GOAL> Copy whichever lines contain the string "materials".

SOURCE DATA>
___

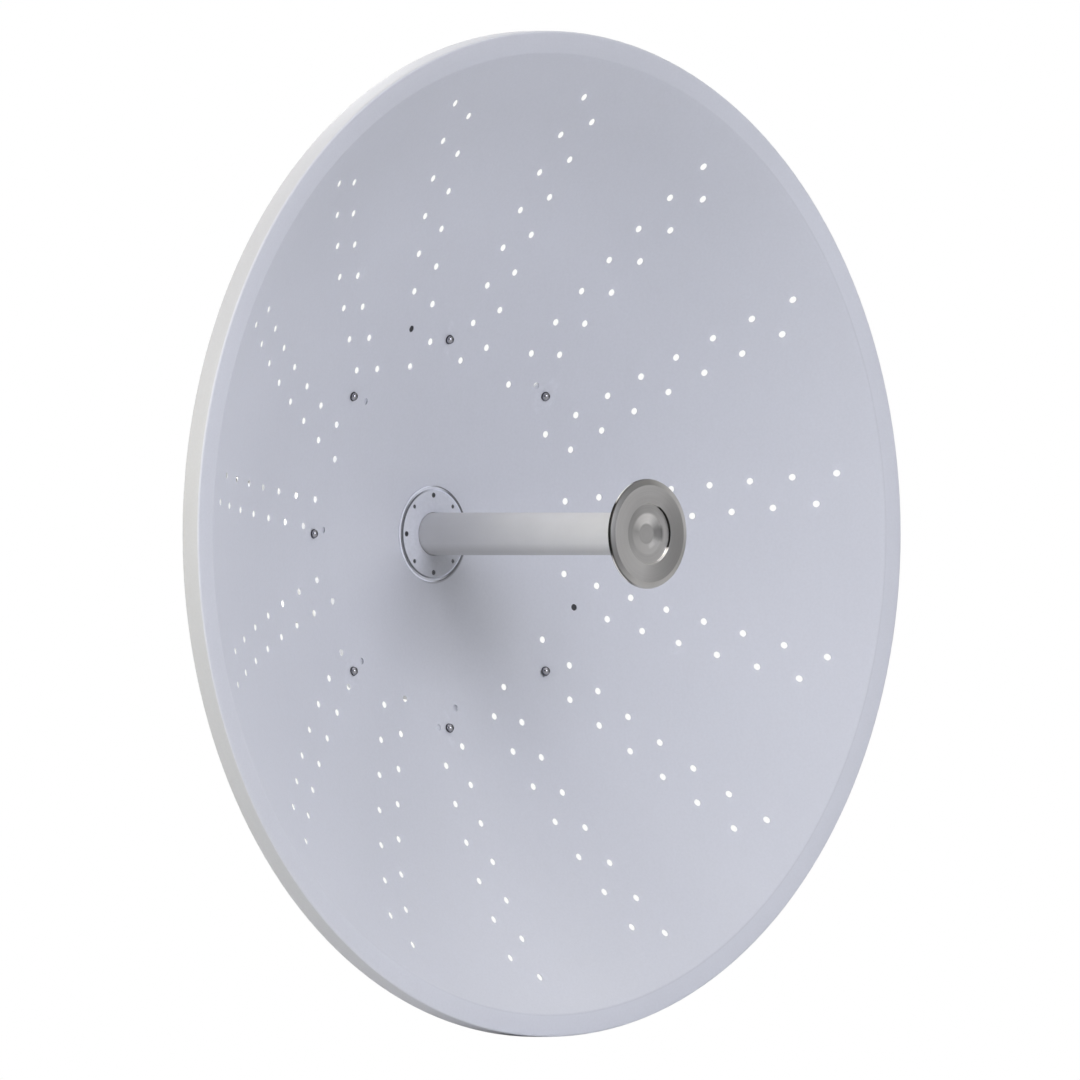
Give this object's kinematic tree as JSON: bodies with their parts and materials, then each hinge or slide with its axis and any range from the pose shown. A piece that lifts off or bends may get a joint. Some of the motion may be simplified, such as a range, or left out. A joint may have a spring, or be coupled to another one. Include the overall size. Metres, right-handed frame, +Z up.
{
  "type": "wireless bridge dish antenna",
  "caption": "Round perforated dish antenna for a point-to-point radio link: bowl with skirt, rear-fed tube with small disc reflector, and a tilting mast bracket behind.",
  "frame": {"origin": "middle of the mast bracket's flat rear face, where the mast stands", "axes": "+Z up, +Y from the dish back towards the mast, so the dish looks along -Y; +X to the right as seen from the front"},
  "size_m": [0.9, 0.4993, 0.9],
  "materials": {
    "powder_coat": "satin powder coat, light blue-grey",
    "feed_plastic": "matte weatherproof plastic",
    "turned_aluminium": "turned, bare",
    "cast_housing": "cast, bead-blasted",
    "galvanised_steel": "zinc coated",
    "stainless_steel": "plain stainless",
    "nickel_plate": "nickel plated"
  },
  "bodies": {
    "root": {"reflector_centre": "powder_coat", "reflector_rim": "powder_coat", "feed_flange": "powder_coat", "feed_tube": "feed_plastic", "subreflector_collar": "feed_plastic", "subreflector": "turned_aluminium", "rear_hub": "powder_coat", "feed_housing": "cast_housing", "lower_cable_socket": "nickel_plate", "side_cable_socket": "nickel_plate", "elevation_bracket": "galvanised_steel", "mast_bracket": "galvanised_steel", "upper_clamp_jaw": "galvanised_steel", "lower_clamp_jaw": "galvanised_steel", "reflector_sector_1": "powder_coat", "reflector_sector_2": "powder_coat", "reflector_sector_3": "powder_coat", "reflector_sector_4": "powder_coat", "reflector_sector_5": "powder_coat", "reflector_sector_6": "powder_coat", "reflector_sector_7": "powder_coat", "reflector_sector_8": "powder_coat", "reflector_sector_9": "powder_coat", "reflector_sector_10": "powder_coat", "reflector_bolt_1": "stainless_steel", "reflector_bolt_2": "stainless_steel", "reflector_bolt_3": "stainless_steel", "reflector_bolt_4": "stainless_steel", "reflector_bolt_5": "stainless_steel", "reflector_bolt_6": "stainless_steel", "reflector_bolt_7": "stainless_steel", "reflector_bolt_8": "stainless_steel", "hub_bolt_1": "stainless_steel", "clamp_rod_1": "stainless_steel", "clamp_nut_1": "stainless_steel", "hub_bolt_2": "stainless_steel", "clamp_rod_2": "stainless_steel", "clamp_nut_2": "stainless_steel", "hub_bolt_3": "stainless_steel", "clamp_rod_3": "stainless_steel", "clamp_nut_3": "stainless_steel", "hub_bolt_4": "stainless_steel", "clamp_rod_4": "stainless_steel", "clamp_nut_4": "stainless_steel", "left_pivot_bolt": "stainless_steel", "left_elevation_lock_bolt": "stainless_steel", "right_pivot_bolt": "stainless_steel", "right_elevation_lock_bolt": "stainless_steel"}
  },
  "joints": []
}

___

TASK OUTPUT>
Give this object's kinematic tree as JSON: bodies with their parts and materials, then each hinge or slide with its axis and any range from the pose shown. A piece that lifts off or bends may get a joint. Some of the motion may be simplified, such as a range, or left out. A joint may have a spring, or be coupled to another one. Include the overall size. Metres, right-handed frame, +Z up.
  "materials": {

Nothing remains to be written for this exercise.